Everyone knows retaining customers is essential for long-term survival, with an emphasis on the long-term. When you have a consistent customer base, it provides…

➡️ These are really good reasons to focus on retention but remember: retention is a company outcome, and customers don’t care about your retention rate. 

That’s an interesting statement. As most startups track corporate metrics like retention, what are they missing?

Tracking retention is important and necessary, but retention is a lagging indicator. It’s a result, and tracking it alone won’t help you retain more customers and grow your business. Instead of tracking only company outcomes like retention or product metrics like usage rates, I recommend measuring and tracking customer outcomes as well.

There’s a Deloitte study that found 90% of customers discussed their desired outcomes with their vendors, but more than 50% said they never achieved those outcomes. That same study showed that customers are 32% more likely to renew their contracts (which is code for retain) if their outcomes are delivered. Retention can lead to higher rates of expansion, upsell, and cross-sell, which could positively impact revenue by as much as 20%. 

So, while you’re tracking company outcomes like retention, expansion, product adoption, and advocacy, don’t forget about or overlook customer outcomes. If you do the latter, I guarantee the company outcomes will naturally follow. 

Another often overlooked benefit of focusing on customer outcomes is the impact it has internally.  Employees find it more motivating to see how their work directly impacts customers vs. just hearing about the usual company metrics in all-hands meetings. I have always made it a priority to highlight customer outcome stories as much as possible so the culture of the company becomes grounded in them.

That resonates a lot with me too. So, let’s bring the idea to life–what is a customer outcome?

Customer outcomes can be bucketed into 4 things. They either increase revenue, decrease cost, mitigate risk, or create a better customer experience. When you think about customer outcomes, think about how your product/service can impact one or more of those four outcomes in a meaningful and measurable way.

All the other metrics we usually track, like active users, repeat usage, and even customer satisfaction, are often used to predict renewal rates, and they are important metrics to measure and understand. But we’ve all seen customers churn even when their usage and satisfaction numbers were high, and the usual explanation is they can’t quantify the value of the investment.

That makes sense–customers want to know how you’ve improved their metrics, not your own. Can you share a real-life example of that?

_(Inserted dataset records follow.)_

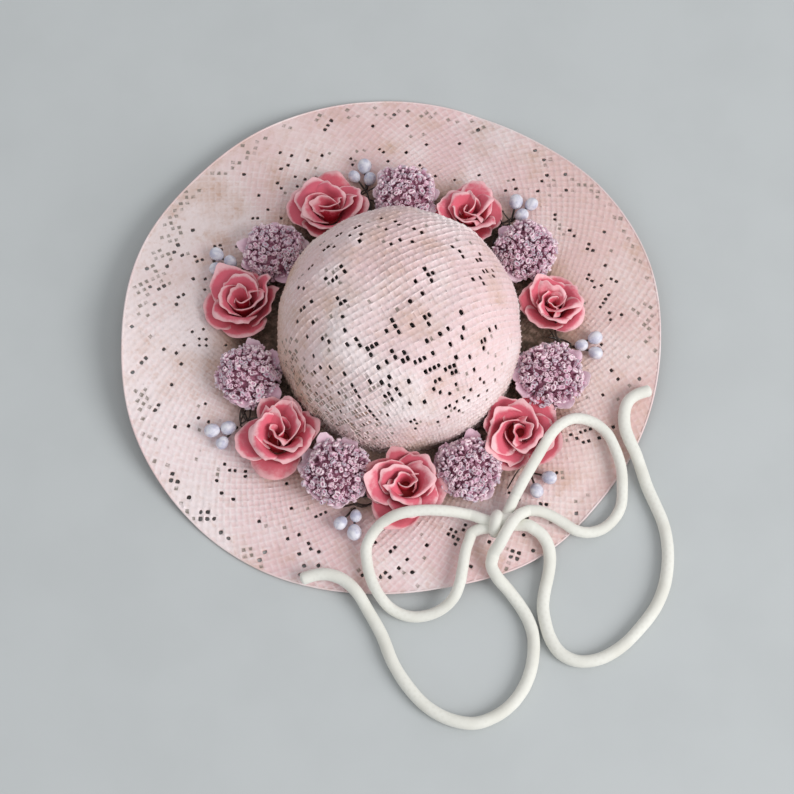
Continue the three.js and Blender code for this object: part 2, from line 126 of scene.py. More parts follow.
BRIM_HOLES = {
    21: (77,), 24: (10, 48, 51), 25: (100, 146), 27: (21, 24, 73, 74, 106, 133),
    28: (38, 57, 71, 105, 145), 29: (25, 49, 51, 72, 73, 104, 158),
    30: (12, 25, 32, 40, 43, 51, 59, 64, 81, 92, 100, 122, 124, 132, 138, 144, 145, 157, 158, 168),
    31: (16, 29, 34, 41, 57, 59, 62, 70, 83, 92, 121, 122, 123, 138, 145, 163, 166, 167, 168),
    32: (3, 10, 44, 56, 90, 111, 121, 143, 145, 150, 163),
    33: (0, 3, 33, 41, 56, 71, 81, 88, 89, 110, 113, 117, 121, 143, 153, 160, 161, 163, 165, 173),
    34: (10, 25, 28, 43, 46, 58, 61, 73, 112, 120, 132, 163, 170),
    35: (6, 28, 58, 63, 71, 100, 129, 132, 143, 151, 169, 170),
    36: (35, 37, 57, 63, 64, 80, 101, 113, 123, 144, 159, 164, 166),
    37: (21, 39, 40, 74, 87, 90, 94, 98, 101, 102, 144, 163), 38: (5, 69, 88, 111, 126, 127),
    39: (16, 37, 56, 78, 99, 109, 112, 122), 40: (1, 4, 52, 60, 101, 106, 108, 109, 118, 123, 149, 168),
    41: (37, 42, 54, 55, 57, 60, 62, 74, 99, 120, 122, 123, 131),
    42: (21, 25, 68, 74, 94, 118, 122, 124, 130),
    43: (1, 4, 30, 59, 68, 86, 87, 98, 123), 44: (5, 12, 29, 80, 81, 83, 85, 86, 88, 89, 93, 123),
    45: (2, 3, 5, 21, 28, 56, 63, 68, 80, 85, 88), 46: (79,),
}
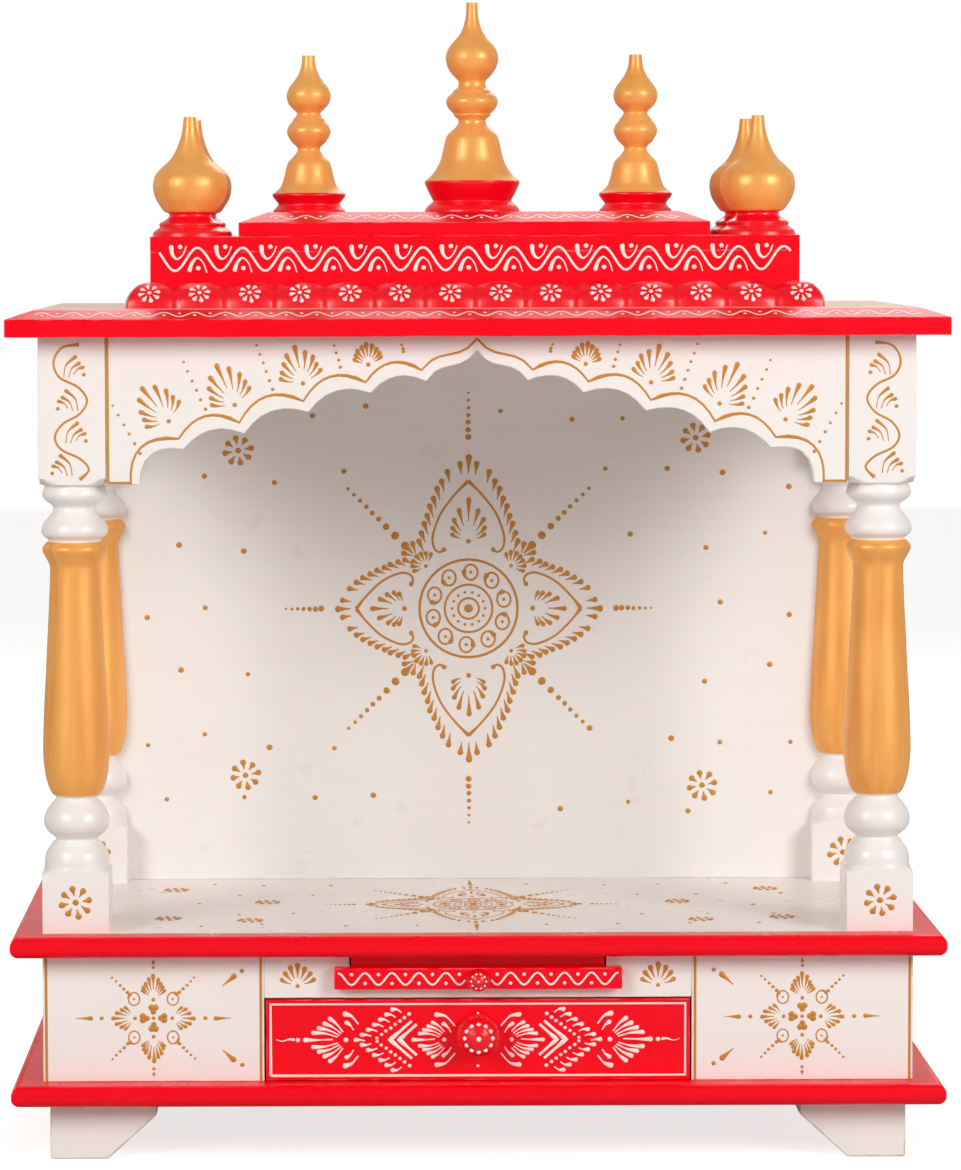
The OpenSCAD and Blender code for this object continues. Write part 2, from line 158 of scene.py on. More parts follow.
WHITE, WHITE_DEEP, WHITE_WORN = (0.90, 0.865, 0.845), (0.87, 0.83, 0.80), (0.72, 0.60, 0.48)
WHITES = {way: lacquer("white_lacquer_" + way, WHITE, WHITE_DEEP, WHITE_WORN, stroke)
          for way, stroke in (("x", ALONG_X), ("y", ALONG_Y), ("z", ALONG_Z))}


def settle(name, shape, materials, body, nodes=(), smooth_to=32):
    """Makes a finished piece of a bmesh: shading and materials; it is parented to its body, and the CAD parts it
    stands for are hidden.
    """
    mesh = bpy.data.meshes.new(name)
    shape.to_mesh(mesh)
    shape.free()
    for material in materials:
        mesh.materials.append(material)
    mesh.shade_smooth()
    mesh.set_sharp_from_angle(angle=math.radians(smooth_to))
    piece = bpy.data.objects.new(name, mesh)
    bpy.context.scene.collection.objects.link(piece)
    even = piece.modifiers.new("even_shading", "WEIGHTED_NORMAL")
    even.keep_sharp = True
    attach(piece, body)
    if nodes:
        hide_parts(*nodes)
    return piece


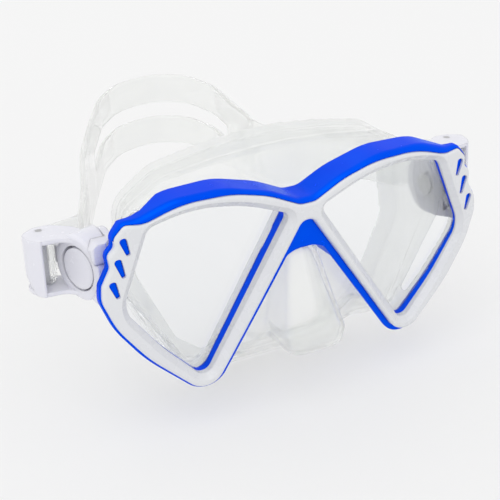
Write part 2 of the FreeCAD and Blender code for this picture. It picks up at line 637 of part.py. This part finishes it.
# Strap roller and its axle.
AXLE_AT = [str(v) for v in toed_in(size("roller_x"), size("roller_s"))]
roller_drum = cylinder("roller_drum", "Z", "sizes.roller_radius", "sizes.strap_end_tall",
                       (*AXLE_AT, "sizes.hub_z - sizes.strap_end_tall / 2"))
roller_bore = cylinder("roller_bore", "Z", "sizes.axle_radius + sizes.running_gap", "40", (*AXLE_AT, "30"))
both_sides("strap_roller", cut("strap_roller_shape", roller_drum, [roller_bore]))
both_sides("roller_pin", cylinder("roller_pin_shape", "Z", "sizes.axle_radius", "2 * sizes.cheek_reach",
                                  (*AXLE_AT, CHEEK_LOW)))

# ---- checks and export ----------------------------------------------------------------------------------

doc.recompute()
for item in doc.Objects:
    if "Invalid" in item.State or "Error" in item.State:
        raise RuntimeError(f"{item.Label}: {item.State}")
for label, item in sorted(NODES.items()):
    shape = item.Shape
    if shape.isNull() or not shape.isValid() or not shape.Solids:
        raise RuntimeError(f"{label} has no valid solid")
    shape.exportStep(f"parts/{label}.step")
    bounds = shape.BoundBox
    print(f"{label}: {len(shape.Solids)} solid, {shape.Volume:.0f} mm3, "
          f"x {bounds.XMin:.1f}..{bounds.XMax:.1f} y {bounds.YMin:.1f}..{bounds.YMax:.1f} "
          f"z {bounds.ZMin:.1f}..{bounds.ZMax:.1f}")
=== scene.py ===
import json
import math

import bmesh
import bpy
from mathutils import Matrix, Vector


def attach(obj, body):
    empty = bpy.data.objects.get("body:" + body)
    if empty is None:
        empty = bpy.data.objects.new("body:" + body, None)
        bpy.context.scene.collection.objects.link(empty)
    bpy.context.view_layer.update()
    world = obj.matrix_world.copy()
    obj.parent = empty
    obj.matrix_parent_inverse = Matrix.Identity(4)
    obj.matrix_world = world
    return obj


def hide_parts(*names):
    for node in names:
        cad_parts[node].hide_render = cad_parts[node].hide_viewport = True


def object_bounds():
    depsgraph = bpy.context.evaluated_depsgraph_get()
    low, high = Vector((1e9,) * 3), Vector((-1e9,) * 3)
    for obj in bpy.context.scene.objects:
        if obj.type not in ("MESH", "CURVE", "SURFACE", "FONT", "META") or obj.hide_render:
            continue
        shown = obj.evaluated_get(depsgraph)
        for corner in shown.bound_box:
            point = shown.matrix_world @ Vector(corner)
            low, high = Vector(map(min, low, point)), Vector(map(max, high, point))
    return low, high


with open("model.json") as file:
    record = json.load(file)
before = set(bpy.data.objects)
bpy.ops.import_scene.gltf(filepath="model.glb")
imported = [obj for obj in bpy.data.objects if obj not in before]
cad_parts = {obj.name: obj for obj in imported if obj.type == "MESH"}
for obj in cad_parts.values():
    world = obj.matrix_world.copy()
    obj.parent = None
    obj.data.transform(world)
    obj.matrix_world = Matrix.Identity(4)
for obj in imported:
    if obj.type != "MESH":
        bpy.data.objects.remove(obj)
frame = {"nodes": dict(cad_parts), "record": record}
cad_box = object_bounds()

# A twin-lens diving mask. The hard parts are the CAD's own; the silicone skirt and the strap are built here.
# Outlines are in millimetres from the foot of the lens frame, as in the part's source, and SEAL moves them
# to the row's origin, the centre of the face seal.
MM = 0.001
SEAL = Vector((0, 36, 33))


def place(x, y, z):
    """A point in the row frame, in metres, from millimetres about the frame's foot."""
    return (Vector((x, y, z)) - SEAL) * MM


# ---- sizes ----------------------------------------------------------------------------------------------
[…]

At Udacity, a provider of online training content, it would have been easy to measure ourselves against the most obvious, easy-to-measure usage metrics like course hours watched, course completion rates, and nanodegree graduation rates. After all, shouldn’t customers care about how many of their employees actually completed the courses paid for by the company? This is what we thought customers cared about.

But they didn’t care about those typical product metrics. Instead, executives wanted to know which skills were being developed and how those skills were being applied on the job to increase revenue, decrease costs, mitigate risk, or improve the customer experience. Once we realized what really mattered to our customers and built a framework to measure these outcomes, it completely changed how we sold, onboarded, and supported our customers.

This shift in mindset to customer outcomes can be applied to any startup. For example, a project management startup might gravitate to measuring product metrics like time spent in app, projects started, and projects completed. But from my experience, retention (and growth) will be driven by other factors, such as whether the app helped the company save time, reduce execution risk, and speed up projects directly tied to generating revenue.

Those are great examples that can be applied to any startup. How can a startup measure and track customer outcomes?

I recommend having a 3-part framework in place to understand, act on, and report customer outcomes at every major stage of the customer journey, including pre-sales, onboarding, engagement, outcome attainment, renewal, and expansion. 

  1. Align internally on the right customer outcomes: Product and Marketing should be aligned on the same meaningful and measurable customer outcomes so you’re attracting customers that need your product. Internal alignment (inclusive of Sales and Customer Success) also ensures that everyone’s working as one team and focused on the right customer goals.
  2. Create customer success plans centered on achieving customer outcomes: Hold customers and your Customer Success teams accountable for choosing outcomes and following through on achieving those outcomes. A mutually agreed-upon success plan often serves as a strong tool to drive follow-through by ensuring cross-functional alignment with client-side stakeholders.
  3. Find ways to measure and report customer outcomes: Develop strong customer partnerships where they trust you enough to share their data in some low-risk format. Help them see how to use that data to build an ROI story that addresses the original outcomes they expressed in Step 1.

Implementing a simple framework like this can have so many benefits. Not the least of which is developing a treasure chest of quantifiable customer proof points that your competitors can’t copy. It shows how focusing on customer outcomes can have powerful side effects on growth overall.

What would you suggest to any B2B startup that sees the value in operationalizing customer outcomes but is struggling to make it a reality?

Driving organizational change is hard, especially in later stages of the growth cycle. But that’s why it’s worth pursuing. Because customer outcome-oriented thinking can have lasting effects on growth and can’t easily be copied. 

If startups are struggling to create a customer outcome-oriented operating model, I have a few tips to increase their chances of success. 1) Exec leaders must have a conviction for such an operating model from the top down and make it one of the highest priorities for the company. 2) Cross-functional teams across Product, Marketing, Customer Success, and Sales all need to be bought in and aligned. 3) Lastly, the initiative to operationalize customer outcomes must address a major growth or profitability barrier that is a high priority for the company.

Thank you for these truly unique insights. I greatly appreciate the time you spent speaking with me.